Step 6: Create a game that uses those situations
We decided to create a simulation game (similar to Monopoly) for virtual teams - model of what it would be like to create a mock ecommerce site in 3 iterations plus a planning iteration if you worked "virtually." We would see how far the teams get and whoever finishes the most stories is the winner. The object of the game is to learn what happens when you work on a virtual team. There are blindfolds to simulate what it means to be out of the office. Earplugs would help simulate when you don't have a phone. There are rules for roles, timezones, a product manager corner (to simulate those all day meetings), gameplay - even a timer/clock.
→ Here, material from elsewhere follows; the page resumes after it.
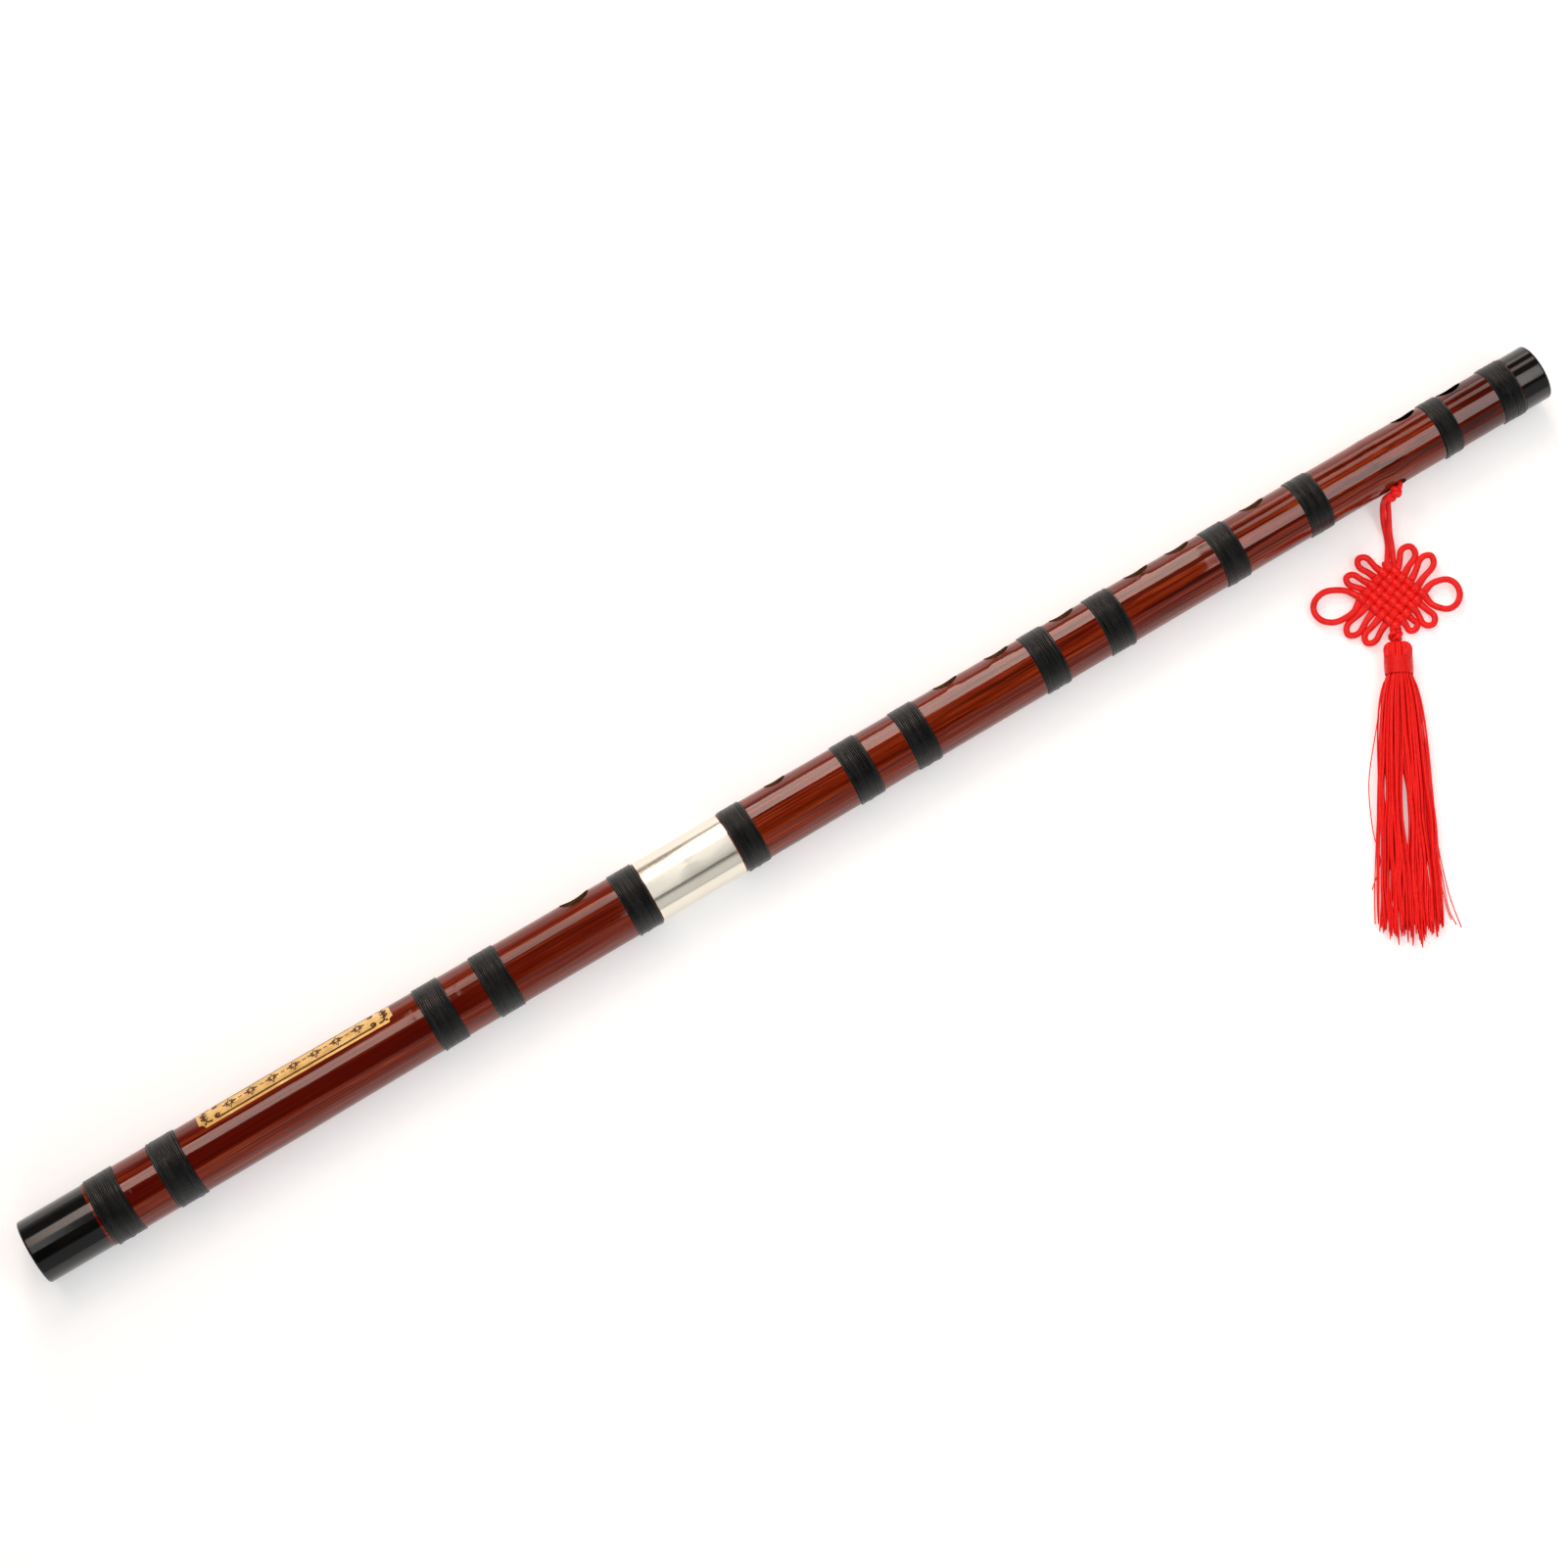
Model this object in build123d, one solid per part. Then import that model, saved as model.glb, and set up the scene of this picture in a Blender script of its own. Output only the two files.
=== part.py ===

If you would like a walkthru of what we have so far, let me know!
The remaining steps?
We have had interest from Agile leaders and groups in testing the game. Feedback so far: “People are not talking about this enough! Can't wait to find out more!” and ”Challenge is current. The content is interesting.” Nearly 100 people signed up to play at the Agile Leader’s Network in Dallas but the weather that day was severe, and we had to cancel. Since then, the game has been refined and simplified. Now, it is even more ready for roadtesting!
Regarding the team...
Elinor has been a great partner on this project. Her work as a curator continues to deepen, and we have mutually agreed that I will take this game to market. She provided a lot of inspiration and many of the ideas along the way.
Elinor’s purpose is to help grow great ideas. She finds work for artists outside the traditional arts world and helps businesses solve problems by hiring artists. As a result of her events and trainings, creative entrepreneurs learn to talk to each other more easily, use each other’s models and build value across domains.
And a quote from Elinor about the game:
"I am honored to have worked with such a smart and dynamic colleague on the Proof of Concept phase for this project. Gearmark is well positioned to take this thing forward, and I can't wait to see what happens next."